What did you play in church?

2009 September 13
by Catarina

This is what one wee boy in the Sunday School asked his father when he came down to collect him.  For me it brings to mind a great image of the adults hastily putting the chairs back out in rows, just in time for the children coming up for the Peace.  We were sitting here listening to a sermon, honestly, we weren’t playing British Bulldogs.  Or Twister.

But actually it might not be so much fun every week upstairs.  This week all the songs were from the navy blue hardback book, not the purple paperback!  What’s that about?

After church, my daughter and I went to Coda and bought a Runrig album.  I’ve just spent a week on the isle of Skye with my son’s class at school and my daughter came along as a stowaway.  My children go to a Gaelic school  and there are a lot of obvious parallels between bringing up children as Gaelic speakers and as Christians.  Both are subcultures, both can become insular and old-fashioned.  There’s a bit of an effort on the part of parents to sell the “Gaelic is Cool!” message, just as with “Church is Cool!”   Anyway, at home, I put the Runrig album on and my daughter asked if it was Gaelic they were singing.   I said yes, and she said, “But it sounds like pop music – wow!”  (i.e, not like folk music.) So Gaelic is Cool, at least for a little while.

I know I could re-create this experience by playing Christian pop music.  We  do hear Fischy music and obviously I could invest heavily at Wesley Owen in Christian pop – but are they ever going to get that experience in church?    “It’s church, but it sounds like the real world! Wow!”  Dunno.

Back to normal!

2009 September 12
by Catarina

I think I’ve titled a post like this before, which gives an idea of how often we’re not “normal” at St. C’s.

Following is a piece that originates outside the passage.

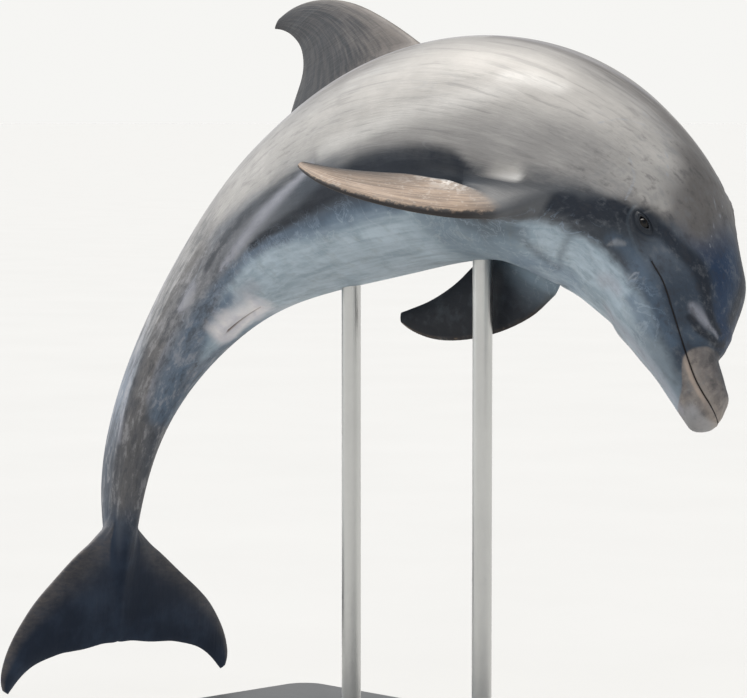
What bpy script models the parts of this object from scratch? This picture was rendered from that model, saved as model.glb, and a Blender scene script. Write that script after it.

This week I experienced that familiar phenomenon of The Less Prepared You Are, the More Children Show Up.  The inverse of this is, of course, Preparing a Fantastic  Session Which You Present To Your Own Children and Nobody Else.  This week I have to confess I was so busy with the loft conversion – painting skirting boards, the last step before the children can move into their new rooms – that I prepared on Saturday night by looking at that excellent website, Lesson Plans for Small Congregations, put together by the Episcopal church in the US.   So I was in fact vaguely aware of the theological implications of the reading for the day (two healing miracles; the Syro-Phoenecian woman’s daughter, and the man who was deaf and blind)  Unfortunately, I didn’t know where the Underchurch prayer cards were, where my handbag with the reading printed out was, or the correct pronunciation of Tyre.  At first Susan and I were convinced it was just like Tiree.  It sounded great, and what a nice idea, Jesus being on Tiree!

It was lovely having a biggish crowd of children, and of adults too!  I pointed out to the children that the story about the Syro-Phoenecian woman features the unexpected element of someone arguing with Jesus, which the children responded to with enthusiasm.  Arguing with authority – and we can argue with Jesus?  Good.  The children pointed out to me that the story of the healing of the deaf man featured Jesus being disgusting.  Licking his finger and then touching the deaf man’s tongue.  What kind of spiritual insight is this?  Well, Jesus is fully human – embodied – disgusting – argues -takes risks to help people.

We then went on to draw pictures of people we knew who needed healing and placed them very close to a picture of Jesus.  Very nice to have made our mark on the wall at the start of the new church year.